Você foi escolhida coordenadora regional da Rede Jubileu Sul. Em que isso muda a sua atuação? Agora eu tenho que estar mais vinculada a temáticas regionais. Em Cancún [onde se realizou a COP-16, encontro da ONU sobre mudanças climáticas], eu preparei toda a articulação com as redes regionais. Nós temos na região um grande patrimônio, que foi a campanha continental contra a Alca [Área de Livre Comércio das Américas]. Até 2005, era o maior espaço de articulação do continente. Hoje, muitas das organizações que fizeram a campanha continuam articuladas, seja na Aliança Social Continental, na Rede Jubileu Sul, no Grito dos Excluídos, na Marcha das Mulheres, na Via Campesina. A gente está sem uma agenda programática, uma bandeira de luta comum, que a Alca era. Acho que a luta comum agora é contra a financeirização de tudo o que se relaciona com a destruição do planeta.
Você está querendo dizer que a solução que se está propondo para o aquecimento global é a quantificação financeira de tudo? É. Vou explicar. A crise que a gente vive na verdade é social, não é do capital. Porque o capital sempre se renova. Com a crise, de uma hora para outra surgiram trilhões. Até hoje não se sabe quanto. Fala-se em valores de 7 trilhões a 18 trilhões de dólares. De onde esse dinheiro saiu? Do Estado. A Grécia faliu. Portugal e Espanha estão falindo. Esses países tinham um modo de vida que foi absolutamente transformado, para se inserir na economia unificada europeia. Estão pagando a conta agora, com ajuste social, de uma sociedade que conheceu o Estado de bem estar social. Essa guerra cambial entre China, EUA e Europa pode se transformar numa disputa muito mais grave. Mas ninguém quer discutir isso. Estão dando o mesmo remédio que deixou o paciente enfermo. No entanto, eles estão criando outros mecanismos de desenvolvimento “limpo”. Por exemplo, a Alemanha se comprometeu a reduzir, pelo Protocolo de Kyoto, 5% de suas emissões de carbono. Se reduzir de 8% a 10%, ela tem o crédito para comercializar no mercado internacional os títulos do mercado de carbono. Se ela transfere uma planta para o Brasil – a CSA por exemplo –, ela pode negociar os títulos da poluição que deixou de fazer na Alemanha.
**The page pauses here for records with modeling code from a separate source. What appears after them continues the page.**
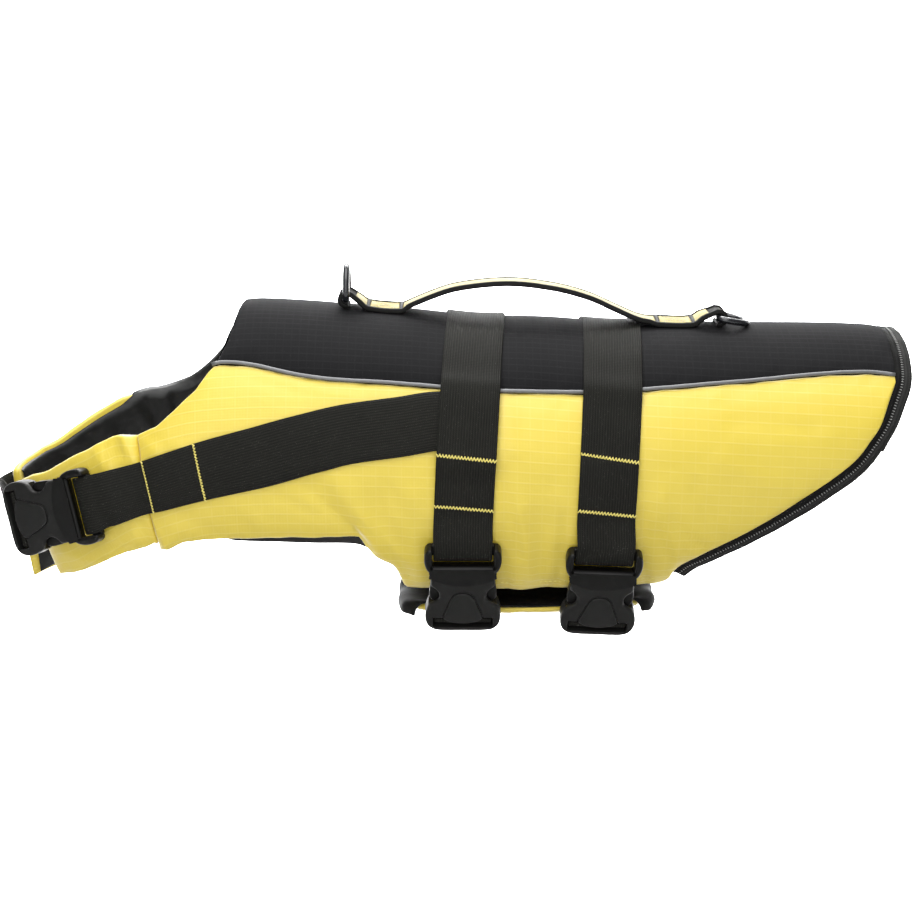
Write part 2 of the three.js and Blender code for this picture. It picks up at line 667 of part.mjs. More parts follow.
// A girth strap from the male half on the near side over the back to the far lower edge.
function buildGirthStrap(key) {
  const strap = girthStraps[key];
  const farEnd = -143.5;
  const frame = bellyBuckleFrame(key);
  const places = [];
  const stepDegrees = 6;
  const nearEnd = strap.buckleRound - 1.5;
  const count = Math.ceil((nearEnd - farEnd) / stepDegrees);
  for (let i = 0; i <= count; i += 1) {
    const round = farEnd + ((nearEnd - farEnd) * i) / count;
    places.push({ along: strapAlong(strap, round), round });
  }
  const low = (place) => layGap + strapLift(key, place.round)
    + softStep(strap.buckleRound - 9, nearEnd, place.round)
    * (strap.buckleOut + bellyBuckleLift);
  const thick = (place) => webbingThickness
    + (doubledWebbing - webbingThickness)
    * softStep(doubledFrom - 1, doubledFrom + 2, place.round)
    * (1 - softStep(strap.buckleRound - 9, nearEnd, place.round));
  const rings = bandRings(places, strapAcross, low, (place) => low(place) + thick(place));
  rings.push(...buckleRings(frame, malePath, 1));
  addPiece(`girth_strap_${key}`, sweepRings(rings), 'webbingBlack');
}

const neckStrapAcross = [-1, -0.5, 0, 0.5, 1].map((share) => (share * webbingWidth) / 2);
const neckStrapStep = 14;

function buildNeckStrapNear() {
  const frame = chestBuckleFrame();
  const places = walkLine([...neckStrapLine].reverse(), neckStrapStep);
  const low = (place) => strapRest + (1 - softStep(104, 120, place.along)) * chestBuckleLift;
  const rings = bandRings(places, neckStrapAcross, low,
    (place) => low(place) + webbingThickness);
  rings.push(...buckleRings(frame, malePath, 1, neckStrapAcross));
  addPiece('neck_strap_near', sweepRings(rings), 'webbingBlack');
}

// The far neck strap goes round the front of the chest, clear of the flap, behind the end bar
// of the female half and into its slot.
function buildNeckStrapFar() {
  const frame = chestBuckleFrame();
  const tailToFront = [...neckStrapLine].reverse().map((row) => ({ ...row, round: -row.round }));
  const places = walkLine([...tailToFront, ...chestFrontLine], neckStrapStep);
  const low = (place) => strapRest + chestStandOff * (1 - softStep(0, 62, place.along));
  const rings = bandRings(places, neckStrapAcross, low,
    (place) => low(place) + webbingThickness);
  rings.push(...buckleRings(frame, [
    { u: 85, v: -8, w: -10 }, { u: 77, v: -4, w: -4.6 }, { u: 71, v: -1.5, w: -2.4 },
    { u: 65.5, v: 0, w: -1.8 }, { u: 62.9, v: 0, w: 0.2 }, { u: 62.3, v: 0, w: 3.4 },
    { u: 62.3, v: 0, w: 8 },
  ], -1, neckStrapAcross));
  addPiece('neck_strap_far', sweepRings(rings), 'webbingBlack');
}

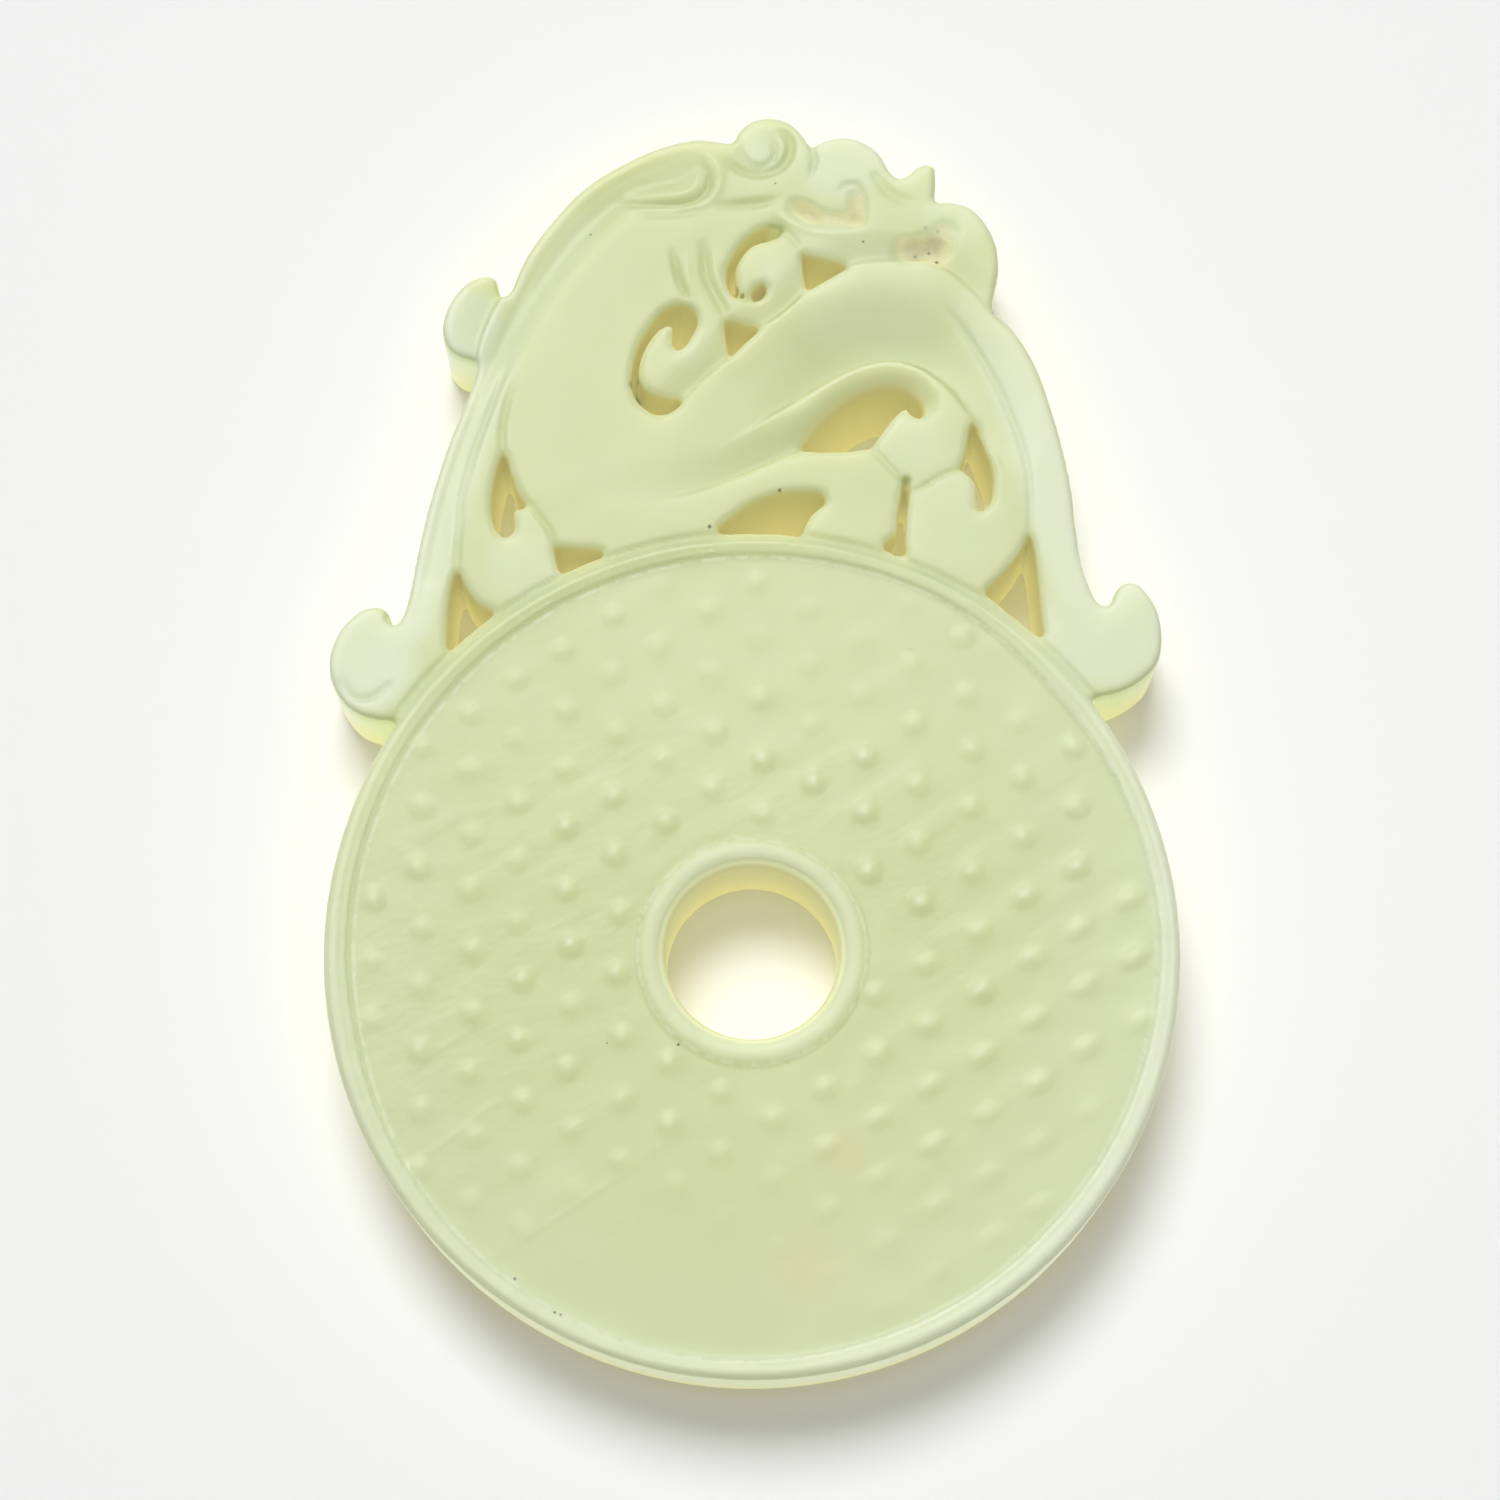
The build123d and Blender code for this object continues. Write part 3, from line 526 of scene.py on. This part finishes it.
jadeLook = {
    "body": (0.652, 0.702, 0.405),
    "cloud": (0.63, 0.684, 0.383),
    "paleAndHighlight": (0.725, 0.78, 0.60),      # on the rim, the bands and the hooks; also the painted highlights on the grains' tips and the collar's roll
    "stain": (0.555, 0.51, 0.235),    # olive, in the gaps and the bore
    "blush": (0.66, 0.585, 0.345),    # tan, in the mouth
    "warm": (0.70, 0.66, 0.36),       # two faint patches low on the disc
    "speckDark": (0.10, 0.085, 0.045),
    "shadeColour": (0.50, 0.565, 0.29),      # painted shade on slopes and in hollows
    "glow": 0.42,                     # light that comes through to the stained walls
    "outerGlow": 0.38,                     # and to the outer walls, painted as glow
    "foot": (0.60, 0.56, 0.26),       # painted: olive where the outer walls meet the ground, glowing to tint the shadow beside them
    "roughness": 0.42,
    "shine": 0.24,
    "lineHighlight": (0.79, 0.82, 0.62),       # painted highlight along the cut lines
    "highlightShare": 0.55,
    "subsurface": 0.7,
    "scatterRadius": (1.0, 0.95, 0.7),
    "scatterScale": 0.003,
    "bending": 1.6,                   # index of refraction
    "cloudScale": 60.0,
    "cloudRange": (0.35, 0.65),
    "scratchScale": 520.0,
    "scratchStretch": (2.4, 1, 1),
    "mottleScale": 1500.0,
    "reliefStrength": 0.7,
    "reliefDepth": 0.18,
    "highlightRange": (0.36, 0.56),
    "highlightLine": (0.17, 0.05),         # from its middle: the painted highlight is gone here, and full here
    "warmSoftness": 0.9,
    "speckSoftness": 0.5,
    "paleMix": 0.8,                   # how far each colour covers the body's at its strongest
    "shadeMix": 0.75,
    "footMix": 0.85,
    "stainMix": 0.9,
    "blushLeast": 0.05,
    "blushGlow": 0.4,
    "footGlow": 0.6,
    "glowAtBack": 1.22,               # light through the stained walls, at the back
    "glowLoss": 0.52,                 # and how much less comes through up to the next height
    "glowTop": 6,
    # gap walls that carry the stain: (across, up, reach, how far the walls lean in at the back)
    "stains": [(-17.3, 21.9, 3.4, 0.12), (-14.9, 29.2, 3.6, 0.1), (-10.3, 25.0, 2.6, 0.25),
               (-5.0, 38.0, 4.6, 0.35), (0.3, 39.5, 2.2, 0.3), (0.8, 44.5, 3.2, 0),
               (5.3, 43.8, 2.4, 0.35), (8.0, 33.7, 5.0, 0.95), (2.0, 27.7, 4.6, 0.75),
               (10.0, 26.9, 3.0, 0), (15.2, 30.5, 3.8, 0.1), (17.3, 22.5, 4.4, 0.1),
               (0.0, -0.3, 6.6, 0)],
    "blushes": [(4.6, 48.0, 1.7), (7.8, 48.0, 2.1), (6.3, 47.3, 1.3), (12.5, 45.4, 2.5)],
    # thin parts that look pale: (across, up, reach, share)
    "pales": [(-23.6, 18.6, 4.0, 1), (-17.2, 40.3, 3.4, 0.9), (22.6, 19.6, 4.6, 0.9),
              (7.2, 51.4, 3.6, 0.65), (14.6, 47.6, 3.0, 0.5), (11.2, 50.4, 2.0, 0.5),
              (1.9, 52.3, 2.2, 0.6), (2.4, 43.6, 2.0, 0.45), (-3.0, 38.8, 2.0, 0.45),
              (11.0, 32.0, 2.8, 0.4), (13.0, 26.6, 4.0, 0.3), (6.0, 45.0, 3.4, 0.25),
              (8.5, 42.0, 5.0, 0.2), (-13.6, 24.6, 3.0, 0.4)],
    # and the two bands: (half width, rows)
    "paleBands": [(1.3, [(-20.6, 21.0, 1), (-19.2, 26.0, 1), (-17.6, 31.0, 0.9), (-15.8, 36.5, 0.6),
                         (-13.6, 41.5, 0.4), (-10.0, 47.0, 0.3)]),
                  (1.5, [(21.2, 21.6, 1), (19.8, 26.0, 1), (18.9, 31.0, 1), (17.4, 36.0, 0.8),
                         (15.4, 40.5, 0.4)])],
    # dark specks of dirt and small pits, and two wide faint ones that darken the rough patch: (across, up,
    # radius, strength)
    "specks": [(-9.1, 46.6, 0.08, 0.6), (-14.85, 30.05, 0.14, 0.7), (2.5, 29.05, 0.1, 0.8),
               (-1.95, 26.75, 0.12, 0.8), (16.45, 40.65, 0.1, 0.9), (-6.5, 36.4, 0.3, 0.6),
               (-6.3, 35.6, 0.16, 0.5), (-5.7, 34.9, 0.12, 0.5), (2.8, 49.7, 0.07, 0.7),
               (8.3, 45.6, 0.08, 0.6), (12.95, 44.15, 0.11, 0.8), (12.5, 44.9, 0.1, 0.5),
               (11.6, 44.7, 0.09, 0.4), (11.6, 45.0, 0.7, 0.2),
               (12.8, 45.35, 0.6, 0.2), (12.3, 46.4, 0.14, 0.25), (13.1, 46.2, 0.12, 0.2),
               (-0.05, 42.6, 0.26, 0.8), (0.5, 42.2, 0.12, 0.6), (1.45, 42.15, 0.26, 0.8),
               (-22.0, 21.6, 0.12, 0.6), (-14.6, -19.7, 0.09, 0.7), (-12.25, -21.75, 0.08, 0.7),
               (-11.9, -21.9, 0.08, 0.6), (-4.6, -5.9, 0.08, 0.9), (-8.9, -5.7, 0.06, 0.6)],
    "warmPlaces": [(5.3, -12.8, 1.1, 0.45), (2.8, -19.5, 1.8, 0.35)],
}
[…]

Eles estão querendo quantificar até o pólen da abelha. Vai virar título. É mais dinheiro num mercado que já está transbordando de dinheiro fictício.
Queria que você falasse um pouco de seu envolvimento com o Haiti. Nós, da Rede Jubilei Sul, começamos a trabalhar o Haiti em julho de 2004. O país foi primeiramente ocupado por Canadá, EUA e França, e depois veio a Minustah. Em 2005, fizemos a primeira missão ao Haiti. Já fizemos relatórios, vídeos, continuamos denunciando, para não deixar o Haiti ser esquecido. Algumas organizações silenciam por cumplicidade, por não querer se opor ao governo. Mas agora tem um dado novo. A população no Haiti está se revoltando contra a Minustah. Não aguentam mais. Quem vai ao Haiti diz que parece que o terremoto foi ontem. Os destroços permanecem. O Estado lá está completamente desmantelado. Três dias depois do terremoto, George W. Bush e Bill Clinton foram nomeados os grandes patronos do fundo para a reconstrução do Haiti. Isso não pode ser sério. Hoje, grandes ONGs disputam territórios. Os acampamentos são controlados por ONGs que não dialogam nem se interconectam. Está comprovado que essa bactéria, que trouxe a epidemia de cólera, foi trazida da Ásia. A gente está propondo um seminário, para o ano que vem, sobre os seis anos da Minustah. Nossa avaliação é negativa – não existem logros reais. Já foram gastos mais de 4 bilhões de dólares só para manter a Minustah.
Não existe também nenhuma projeção de fim à ocupação? Quando eles ocuparam, o Colin Powel era secretário de Estado dos EUA. Ele falou que aquilo era para vários anos. A ONU disse que debatia a retirada, mas quando aconteceu o terremoto, decidiram que não podiam mais sair. A gente tem uma dívida histórica com o Haiti. Estamos vendo um país ser usado como laboratório de políticas de repressão, de criminalização da pobreza e de táticas de guerrilha urbana.
Você já me contou que, através da Rede Jubileu Sul, tinha acesso a informações preciosas e que impressionava como ninguém comentava nada nos meios de comunicação. Sim. No Panamá, no meio do ano, por exemplo, houve grandes mobilizações, com vários presos. Era contra um pacotaço de leis, com onze itens, em que se proibia greves e manifestações e se aumentava os impostos. No Brasil, não saiu nenhuma linha. Agora mesmo, cinco camponeses foram assassinados em Honduras, por grupos paramilitares. Honduras já não é mais assunto. Na Guatemala, proibiram a mineração a céu aberto, o que foi uma grande vitória. Em Trinidad e Tobago ganhou uma mulher de esquerda. E o exército boliviano se declarou, agora, anticapitalista. Não é pauta, infelizmente.